Eagan resident Kristie Mandel recently decided to make a payment to the Mni Sota Makoce honor tax, with the money going directly to the Lower Sioux Community — one of four Dakota communities located in Minnesota.
“The fact this exists, it seems like a natural next step on how to honor the people that came before us,” said Mandel, who learned about the honor tax through a program for employees at the University of Minnesota.
Mandel says she aspires to pay an amount equal to what she pays in property taxes.
“I need to keep reminding myself it's not a donation,” says Mandel. “Recognizing that Indigenous tribes were here, and I am on land that’s used to be their homelands. I am recognizing the fact that I am paying rent in a way.”
The Mni Sota Makoce honor tax website went live in February. So far, Intermill says she’s seen individual contributions averaging between $15 and $25. She estimates that approximately 100 people have made payments.

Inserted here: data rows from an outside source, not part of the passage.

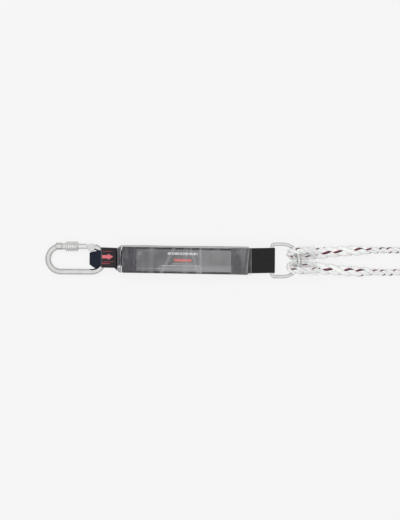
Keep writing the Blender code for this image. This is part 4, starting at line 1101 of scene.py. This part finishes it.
def rounded(low, high, corner, across=22, upright=8):
    """A closed round-cornered outline between two corners in Y and Z."""
    (y0, z0), (y1, z1) = np.add(low, corner), np.subtract(high, corner)
    centres = ((y1, z1), (y0, z1), (y0, z0), (y1, z0))
    ring = []
    for k, centre in enumerate(centres):
        ring += arc(centre, corner, 90 * k, 90 * k + 90, 4)
        (y, z), (to_y, to_z) = ring[-1], arc(centres[(k + 1) % 4], corner, 90 * k + 90, 90 * k + 91, 1)[0]
        count = (across, upright)[k % 2]
        ring += [(y + (to_y - y) * i / count, z + (to_z - z) * i / count) for i in range(1, count)]
    return ring


def pack_cover():
    """The clear film round the stack, low and narrow at its mouth, wrinkled on top."""
    marks = [PACK_START - MOUTH, PACK_START - MOUTH / 2, PACK_START, PACK_END, PACK_END + 4.2]
    side = pack_y(0) - TEAR_WIDTH / 2 - GAP - 0.5
    sides, reach = [-MOUTH_HALF, side + 2.0, side, side, side], [0.0, 0.6, 1.0, 1.0, 1.0]
    tops = [12.4, PACK_HEIGHT - 7, PACK_HEIGHT, PACK_HEIGHT, PACK_HEIGHT]
    lows = [0.0, 0.0, 0.0, 0.0, LAST_LAYER_Z - TAIL_OFFSET - WEBBING / 2 - 2.1]
    xs = [*np.linspace(marks[0], PACK_START, 16)[:-1], *np.linspace(PACK_START, PACK_END, 110)[:-1]]
    sections = []
    for x in [*xs, *np.linspace(PACK_END, marks[-1], 8)]:
        left, full, top, low = (float(np.interp(x, marks, values)) for values in (sides, reach, tops, lows))
        left += (pack_y(x) - pack_y(0)) * full
        right = MOUTH_HALF + (seam_y(x)[0] - MOUTH_HALF) * full
        ends = math.exp(-abs(x - PACK_START) / 14.0) + math.exp(-abs(x - PACK_END) / 9.0)
        ring = []
        for y, z in rounded((left, low), (right, top), 1.6):
            lift = (0.25 + 0.7 * ends) * wrinkle(x, y * 0.6 + z, 9.0, 1.0) + 0.25 * wrinkle(x, y, 3.5, 2.0)
            ring.append((x, y, max(low, z + min(lift, 0.5)) if z > top - 0.8 else z))
        sections.append(ring)
    obj = sleeve_shell("pack_cover", sections, FILM, film_look(), "clear_cover")
    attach(obj, "lanyard")


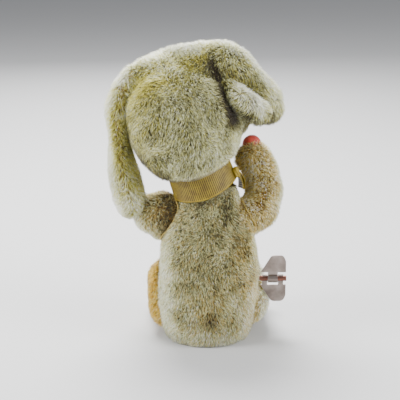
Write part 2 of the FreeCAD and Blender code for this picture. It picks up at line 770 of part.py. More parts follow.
def make_face():
    """Muzzle, nose, glass eyes and a felt tongue."""
    mouth = on_head(0, -50, -20.4, FreeCAD.Rotation(V(1, 0, 0), -24))
    tongue = primitive("Box", "tongue_slab", mouth.multiply(FreeCAD.Placement(V(-4, -7.4, -0.6), UPRIGHT)),
                       Length=8, Width=8, Height=1.2)
    piece("tongue", tongue)
    tongue_room = primitive("Box", "tongue_room", mouth.multiply(FreeCAD.Placement(V(-4.2, -7.6, -0.8),
                            UPRIGHT)), Length=8.4, Width=8.4, Height=1.6)
    piece("muzzle", cut("muzzle", muzzle_form("muzzle_full", 0), *skull("muzzle_room", 0.2), tongue_room,
                        nose_form("nose_room", 0.2)))
    piece("nose", nose_form("nose", 0))
    for label, side in (("eye_left", 1), ("eye_right", -1)):
        ball = primitive("Sphere", label + "_ball", on_head(side * 13, -33.2, 3.4), Radius="eye_radius")
        muzzle_room = muzzle_form(label + "_muzzle_room", 0.2)
        piece(label, cut(label, ball, *skull(label + "_room", 0.1), muzzle_room))


def make_ears():
    """Two long stuffed ears: the left one hangs, the right one is flopped forward and out."""
    left = ellipsoid("ear_left_full", at(51.2, -3, 113.5), 7.4, 13, 37)
    piece("ear_left", cut("ear_left", left, *skull("ear_left_room", size("soft_gap"))))
    root = V(-8, 22, 158)
    tip = V(-43, -16, 143)
    along = tip - root
    flat = FreeCAD.Rotation(along.cross(V(0, 0, 1)), V(0, 0, 1), along, "ZXY")
    place = FreeCAD.Placement((root + tip) * 0.5, flat)
    right = ellipsoid("ear_right_full", place, 7.5, 20, along.Length / 2 + 6)
    piece("ear_right", cut("ear_right", right, *skull("ear_right_room", size("soft_gap")),
                           muzzle_form("ear_right_muzzle_room", size("soft_gap"))))


def make_ribbon():
    """The neck ribbon, its knot on the puppy's right and the two short ends."""
    width = size("ribbon_width")
    outer = post("ribbon_outer", "ribbon_radius + ribbon_thickness", "ribbon_width",
                 *NECK.multVec(V(0, 0, -width / 2)), NECK.Rotation)
    inner = post("ribbon_inner", "ribbon_radius", 20, *NECK.multVec(V(0, 0, -10)), NECK.Rotation)
    piece("ribbon", cut("ribbon", outer, inner))
    around = FreeCAD.Rotation(V(0, 0, 1), size("knot_angle"))
    knot = ellipsoid("knot_ball", on_neck(0, 0, 0, around).multiply(FreeCAD.Placement(
        V(size("ribbon_radius") + 3.2, 0, 0), UPRIGHT)), 3.2, "knot_radius", "knot_radius + 1")
    room = post("knot_room", "ribbon_radius + ribbon_thickness + 0.02", 20, *NECK.multVec(V(0, 0, -10)),
                NECK.Rotation)
    piece("ribbon_knot", cut("ribbon_knot", knot, room))
    ends = []
    for index, (turn, foot) in enumerate(((18.0, -14), (-21.6, -16))):
        aim = FreeCAD.Rotation(V(0, 0, 1), size("knot_angle") + turn)
        tail = on_neck(0, 0, 0, aim).multiply(FreeCAD.Placement(
            V(size("ribbon_radius") + 1.2, -size("tail_width") / 2, foot), UPRIGHT))
        ends.append(primitive("Box", f"tail_{index}", tail, Length="ribbon_thickness", Width="tail_width",
                              Height="tail_length"))
    piece("ribbon_tails", group("ribbon_tails", *ends))


# ---------------------------------------------------------------- assembly and export

make_base()
make_shell("shell_left", 1)
make_shell("shell_right", -1)
make_cap()
make_arm_bushings()
make_jacket()
make_leg("leg_left", 1)
make_leg("leg_right", -1)
make_plate("frame_plate_left", 1)
make_plate("frame_plate_right", -1)
make_fasteners()
make_mainspring()
make_train()
make_click()
make_crank()
make_governor()
make_key()
make_key_eyelet()
make_arms()
make_ball()
make_rocker()
make_finger()
make_neck()
make_head()
make_face()
make_ears()
make_ribbon()
doc.recompute()

for made in doc.Objects:
    if "Invalid" in made.State or "Error" in made.State:
        raise RuntimeError(f"{made.Label} did not build: {made.State}")
for label, made in pieces.items():
    if made.Shape.isNull() or not made.Shape.isValid() or not made.Shape.Solids:
        raise RuntimeError(f"{label} has no valid solid")

os.makedirs("parts", exist_ok=True)
for label, made in pieces.items():
    made.Shape.exportStep(f"parts/{label}.step")
print(f"{len(pieces)} sub-parts written")
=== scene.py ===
import json
import math

import bpy
import numpy as np
from mathutils import Matrix, Vector
from mathutils.bvhtree import BVHTree
from mathutils.kdtree import KDTree


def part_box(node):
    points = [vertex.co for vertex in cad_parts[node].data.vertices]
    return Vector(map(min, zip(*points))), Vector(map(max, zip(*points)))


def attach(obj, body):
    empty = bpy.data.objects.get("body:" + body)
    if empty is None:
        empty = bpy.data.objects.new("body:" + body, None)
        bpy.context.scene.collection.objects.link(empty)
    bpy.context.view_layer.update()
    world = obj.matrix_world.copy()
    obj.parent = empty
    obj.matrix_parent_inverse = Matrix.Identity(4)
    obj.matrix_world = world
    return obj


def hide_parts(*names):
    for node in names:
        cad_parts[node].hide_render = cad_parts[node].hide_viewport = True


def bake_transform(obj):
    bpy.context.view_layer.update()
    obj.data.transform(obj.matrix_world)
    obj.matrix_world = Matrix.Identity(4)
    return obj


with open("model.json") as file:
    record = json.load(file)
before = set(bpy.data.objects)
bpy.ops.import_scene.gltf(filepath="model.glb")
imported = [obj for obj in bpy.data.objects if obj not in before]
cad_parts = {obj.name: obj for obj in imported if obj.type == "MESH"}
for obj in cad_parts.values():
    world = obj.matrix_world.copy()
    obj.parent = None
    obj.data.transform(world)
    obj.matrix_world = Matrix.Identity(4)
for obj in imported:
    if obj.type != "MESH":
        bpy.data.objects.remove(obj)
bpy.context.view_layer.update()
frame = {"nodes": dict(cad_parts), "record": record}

# A clockwork puppy seen from behind: plush coat, head, ears and limbs over the CAD movement,
# a grosgrain neck ribbon, a butterfly key and a small red ball.  The puppy faces -Y and its
# right side, with the key, is -X.  Lengths below are in millimetres until mesh() makes metres.

MM = 0.001

# ---------------------------------------------------------------- camera, light and floor

ELEVATION = math.radians(15)
TARGET = Vector((4.2, 0, 85.4)) * MM
DISTANCE = 0.9
TOWARDS_CAMERA = Vector((0, math.cos(ELEVATION), math.sin(ELEVATION)))
SCREEN_RIGHT = np.array([-1.0, 0.0, 0.0])
SCREEN_UP = np.array([0.0, -math.sin(ELEVATION), math.cos(ELEVATION)])
SCREEN_NEAR = np.array(TOWARDS_CAMERA)


def add_camera():
    data = bpy.data.cameras.new("camera")
    data.lens = 135
    data.sensor_width = 36
    camera = bpy.data.objects.new("camera", data)
    camera.location = TARGET + TOWARDS_CAMERA * DISTANCE
    camera.rotation_euler = (-TOWARDS_CAMERA).to_track_quat("-Z", "Y").to_euler()
    bpy.context.scene.collection.objects.link(camera)
    bpy.context.scene.camera = camera


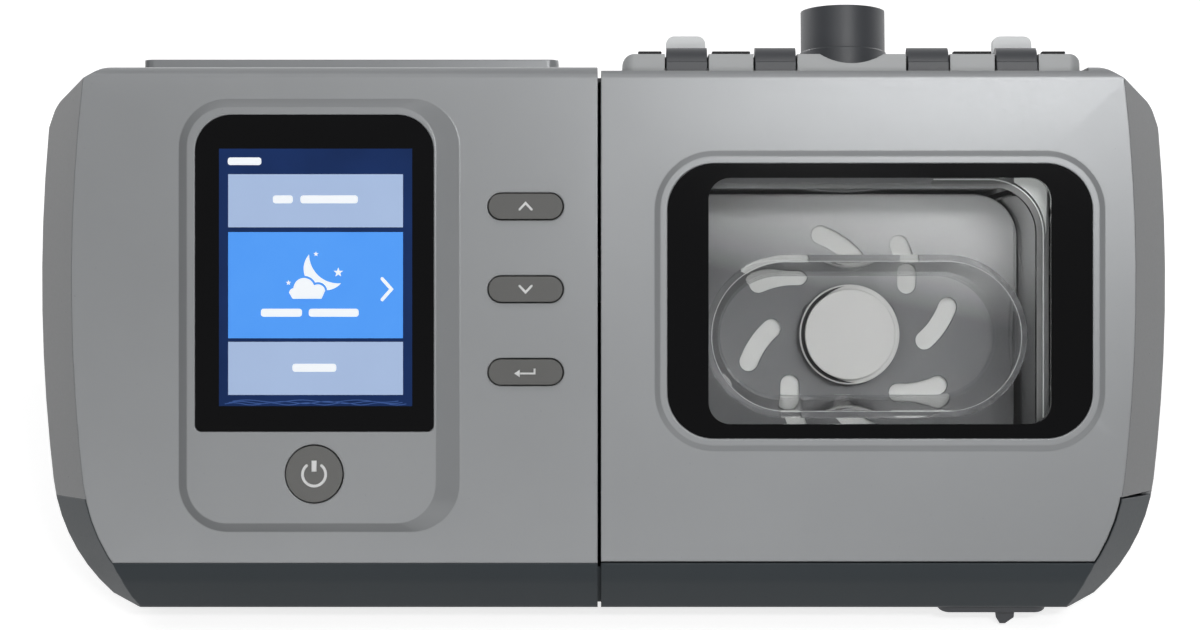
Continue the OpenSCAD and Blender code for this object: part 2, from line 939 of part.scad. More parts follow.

Larsen says the community has prioritized youth programming and land acquisition.
“We call ourselves Dakota, and that means ‘ally,’” said Larsen, “At this point, I think the past leadership have made such great decisions, and charted a great course that that we are okay.”
“We're not rich kings, but we're all right. And we're still here. So hopefully, this is one way that can help to make the future better.”